Chapter 2 Chosen One
What SDG/SDGs am I researching on? A brief overview on them.
2.1 SDG 1: No Poverty
SDG 1 is the foundational goal. Its ambition is extremely simple: end poverty in all its forms, everywhere, by 2030. Its seven targets address extreme poverty (living below $3 per day in 2025), national poverty reduction, social protection systems, equal rights to economic resources, climate and disaster resilience, and international resource mobilization (UN 2025a).

This goal does not define poverty as just income. It captures the full texture of deprivation: lack of land, lack of legal standing, lack of social protection, lack of resilience to shocks. Poverty in the SDG framework is multidimensional. And so are its solutions.

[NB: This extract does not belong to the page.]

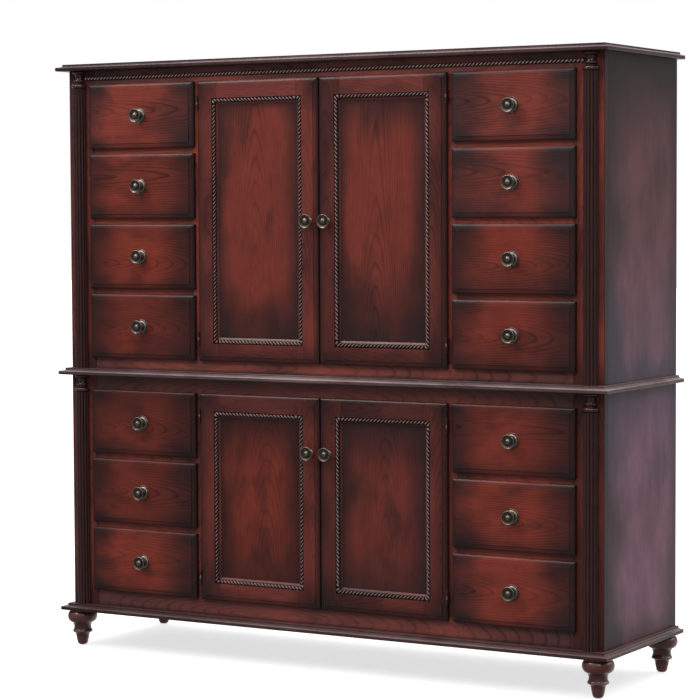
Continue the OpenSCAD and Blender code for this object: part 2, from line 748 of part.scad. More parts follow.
module door_hinges(t) {
    color(BRONZE) for (z = hinge_zs(t)) translate([0, 0, z]) door_leaf();
}

// The frame's half of a hinge: two end knuckles, and leaves round the divider's edge
module frame_leaf() {
    end_l = (hinge_l - knuckle_l) / 2 - knuckle_gap;
    gap_y = -leaf_t - seam / 2;
    side_x = door_open - seam / 2;
    for (s = [-1, 1]) translate([0, 0, s * (hinge_l - end_l) / 2]) {
        translate([hinge_x, hinge_y, 0]) knuckle(end_l);
        leaf_leg(end_l, gap_y + leaf_t);
        translate([side_x - leaf_t, gap_y, -end_l / 2]) cube([leg_x - side_x + leaf_t, leaf_t, end_l]);
        translate([side_x - leaf_t, gap_y, -end_l / 2]) cube([leaf_t, frame_t - gap_y, end_l]);
    }
}

// A hinge's pin with a round tip at each end
module hinge_pin() {
    tip_r = barrel_d / 2;
    translate([hinge_x, hinge_y, 0]) {
        cylinder(d = pin_d, h = hinge_l + tip_r, center = true);
        for (s = [-1, 1]) translate([0, 0, s * (hinge_l / 2 + tip_r * 0.9 + seam)]) sphere(r = tip_r);
    }
}

module frame_hinges() {
    color(BRONZE) both() for (t = [0, 1], z = hinge_zs(t)) translate([0, 0, z]) {
        frame_leaf();
        hinge_pin();
    }
}

placed() feet();
placed() base_moulding();
placed() lower_carcase();
placed() lower_face_frame();
placed() waist_moulding();
placed() upper_carcase();
placed() upper_face_frame();
placed() top_board();
placed() half_columns();
placed() frieze_rope();
placed() shelves();
placed() frame_hinges();
for (t = [0, 1], s = [-1, 1], row = [1 : tier_rows[t]]) {
    placed() sided(s) drawer(t, row);
    placed() sided(s) drawer_knob(t, row);
}
for (t = [0, 1], s = [-1, 1]) {
    placed() sided(s) door_frame(t);
    placed() sided(s) door_panel(t);
    placed() sided(s) door_rope(t);
    placed() sided(s) door_knob(t);
    placed() sided(s) door_hinges(t);
}
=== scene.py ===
"""Two-tier cherry dresser: wood finishes, turned and carved pieces, and a studio round the fixed frame."""

import json
import math

import bpy
import numpy as np
from mathutils import Matrix, Vector


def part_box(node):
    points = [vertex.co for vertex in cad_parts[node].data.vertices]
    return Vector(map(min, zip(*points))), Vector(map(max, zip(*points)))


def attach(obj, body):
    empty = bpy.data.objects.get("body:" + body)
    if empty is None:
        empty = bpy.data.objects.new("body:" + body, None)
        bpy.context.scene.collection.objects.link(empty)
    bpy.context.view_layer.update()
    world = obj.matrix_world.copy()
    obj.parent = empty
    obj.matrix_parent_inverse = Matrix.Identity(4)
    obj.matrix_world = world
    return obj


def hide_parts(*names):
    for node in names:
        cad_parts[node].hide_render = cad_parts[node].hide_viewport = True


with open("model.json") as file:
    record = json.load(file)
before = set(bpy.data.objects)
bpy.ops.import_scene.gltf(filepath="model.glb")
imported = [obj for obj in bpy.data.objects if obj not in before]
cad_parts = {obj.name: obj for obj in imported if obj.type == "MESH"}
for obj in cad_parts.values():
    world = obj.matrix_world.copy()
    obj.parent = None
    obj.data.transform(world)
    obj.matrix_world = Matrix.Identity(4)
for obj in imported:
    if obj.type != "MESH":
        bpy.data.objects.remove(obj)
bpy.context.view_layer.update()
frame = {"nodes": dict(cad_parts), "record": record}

MM = 0.001
TIERS = ("lower", "upper")
SIDES = ("left", "right")
DRAWERS = sorted(n for n in frame["nodes"] if "_drawer_" in n and not n.endswith("_knob"))
DOORS = [f"{tier}_{side}_door" for tier in TIERS for side in SIDES]
BODY_OF = {node: body for body, nodes in frame["record"]["behaviour"]["bodies"].items() for node in nodes}

# Sizes that the fine pieces share with the construction, in metres
SEAM = 0.2 * MM
FOOT_R = 42 * MM
COLUMN_R = 21.25 * MM
REEDS = 7
REED_R = 4.3 * MM
REED_STEPS = 10
CAPITAL_H = 49 * MM
BEAD_R = 1.1 * COLUMN_R
ROPE_W = 12 * MM
ROPE_H = 6 * MM
ROPE_VALLEY = 4.4 * MM
ROPE_PITCH = 11 * MM
KNOB_R = 18.5 * MM
KNOB_FOOT_R = 10 * MM
KNOB_LEN = 27 * MM
PLATE_R = 21 * MM
PLATE_H = 6.5 * MM
PLATE_T = 2 * MM
BARREL_R = 2.5 * MM
HINGE_L = 32 * MM
KNUCKLE_L = 8 * MM
KNUCKLE_GAP = 0.5 * MM
LEAF_T = 1 * MM
LEG_IN = 0.2 * MM
LEAF_GAP = 0.5 * MM
OVERLAP = 10 * MM
LEAF_SEAT = 13.2 * MM
FRAME_T = 19 * MM
RABBET_D = 8 * MM
PLATE_HOLE_R = 2.3 * MM
PLATE_PLAY = 0.2 * MM

FACE_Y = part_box("upper_face_frame")[0].y - SEAM / 2


class Graph:
    """The node tree of one material or world, with a short call for each node that it uses."""

    def __init__(self, owner):
        owner.use_nodes = True
        self.tree = owner.node_tree
        self.tree.nodes.clear()

    def node(self, kind, inputs=(), **settings):
        made = self.tree.nodes.new("ShaderNode" + kind)
        for key, value in settings.items():
            setattr(made, key, value)
        for key, value in dict(inputs).items():
            self.feed(made.inputs[key], value)
        return made

    def feed(self, socket, value):
        if isinstance(value, bpy.types.NodeSocket):
            self.tree.links.new(value, socket)
        else:
            socket.default_value = value

    def math(self, operation, *values, clamp=False):
        return self.node("Math", enumerate(values), operation=operation, use_clamp=clamp).outputs[0]

    def vector(self, operation, *values):
        return self.node("VectorMath", enumerate(values), operation=operation).outputs[0]

    def mix(self, factor, first, second, mode="MIX"):
        made = self.node("Mix", data_type="RGBA", blend_type=mode)
        for index, value in ((0, factor), (6, first), (7, second)):
            self.feed(made.inputs[index], value)
        return made.outputs[2]

    def ramp(self, value, low, high, to_low=0.0, to_high=1.0, smooth=True):
        kind = "SMOOTHSTEP" if smooth else "LINEAR"
        inputs = enumerate((value, low, high, to_low, to_high))
        return self.node("MapRange", inputs, interpolation_type=kind).outputs[0]

    def noise(self, vector, scale, detail=2.0, stretch=(1, 1, 1), roughness=0.5):
        stretched = self.vector("MULTIPLY", vector, stretch)
        inputs = {"Vector": stretched, "Scale": scale, "Detail": detail, "Roughness": roughness}
        return self.node("TexNoise", inputs).outputs[0]

    def place(self):
        return self.node("TexCoord").outputs["Object"]

    def attribute(self, name):
        return self.node("Attribute", attribute_name=name).outputs["Fac"]

    def bump(self, height, distance, strength=1.0):
        inputs = {"Height": height, "Distance": distance, "Strength": strength}
        return self.node("Bump", inputs).outputs[0]

    def surface(self, **sockets):
        shader = self.node("BsdfPrincipled")
        for key, value in sockets.items():
            self.feed(shader.inputs[key.replace("_", " ")], value)
        out = self.node("OutputMaterial")
        self.tree.links.new(shader.outputs[0], out.inputs["Surface"])


def new_material(name, colour):
    """A material and its graph. The colour is the plain one, for a view without shading."""
    material = bpy.data.materials.new(name)
    material.diffuse_color = (*colour, 1)
    return material, Graph(material)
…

The UN frames ending extreme poverty as “the greatest global challenge and an indispensable requirement for sustainable development” (UN 2025a). You cannot build climate-resilient infrastructure when a billion people are too hungry to attend school. You cannot achieve gender equality when women lack basic economic rights. SDG 1 is not one goal among seventeen. It is the precondition for the other sixteen.
2.2 SDG 8: Decent Work and Economic Growth
SDG 8 demands sustained, inclusive, and sustainable economic growth alongside full and productive employment and decent work for all. Its 12 targets range from per capita GDP growth (at least 7 percent annually in Least Developed Countries), to labor rights compliance, youth unemployment reduction, forced labor eradication, financial inclusion, and sustainable tourism.
The goal explicitly links economic productivity with social protection, recognizing that growth which leaves workers unprotected or underpaid is not development. It is extraction with GDP statistics attached.
SDG 8 and SDG 1 are two sides of the same coin. Working poverty, being employed but still earning below the poverty line, is the bridge between them. You can have low unemployment and still have mass poverty if wages are too low, if jobs are informal, or if workers lack legal protection. That is exactly the situation much of the world finds itself in today.